WDR3 Radiofeature
Heute Sonntag 11.1.
AUF FREMDEN SOCKELN
Ansichten über Königsberg, Leben in Kaliningrad
Von Ursula Rütten
Redaktion: Ulrich Teiner
Produktion:WDR/DLF 2001
Keine andere Stadt hat als Folge von Krieg und Übereinkommen der alliierten Siegermächte nach 1945 derart ihr "Gesicht" und ihre "Seele" gewandelt wie die ehemalige Hauptstadt des nördlichen Ostpreußen. Die Eroberung von Königsberg, der letzten östlichen Bastion der Deutschen Wehrmacht durch die Rote Armee im April 1945, bereitete den Weg für ein einzigartiges politisches, soziales und städtebauliches Experiment: Die Stadt und das Gebiet Königsberg sollten eine völlig neue, aus allen Teilen Russlands angeworbene, auf den Kommunismus eingeschworene Bevölkerung erhalten; die alteingesessenen Deutschen, die den Krieg überlebten und dort unter sowjetischer Herrschaft dennoch weiter leben wollten, wurden wenige Jahre später allesamt vertrieben.

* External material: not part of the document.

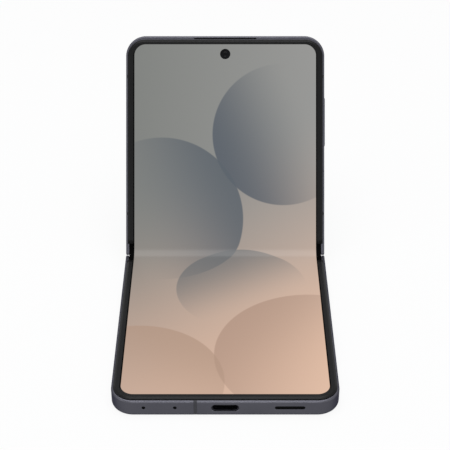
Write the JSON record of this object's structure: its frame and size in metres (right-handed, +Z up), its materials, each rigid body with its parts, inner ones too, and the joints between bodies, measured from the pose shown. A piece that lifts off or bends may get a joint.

Alles, was ostpreußisch bzw. deutsch war, sollte beseitigt werden. Dieses Ziel wurde weitgehend erreicht. Heute ist hier letztlich jeder ursprünglich ein Fremder. Das prägt den Charakter, das lässt den nationalen Gedanken in den Hintergrund treten und mehr nach der Einheit der "russischen Seele" fragen. Demnach ist die Völkerverständigung heute nicht das Problem.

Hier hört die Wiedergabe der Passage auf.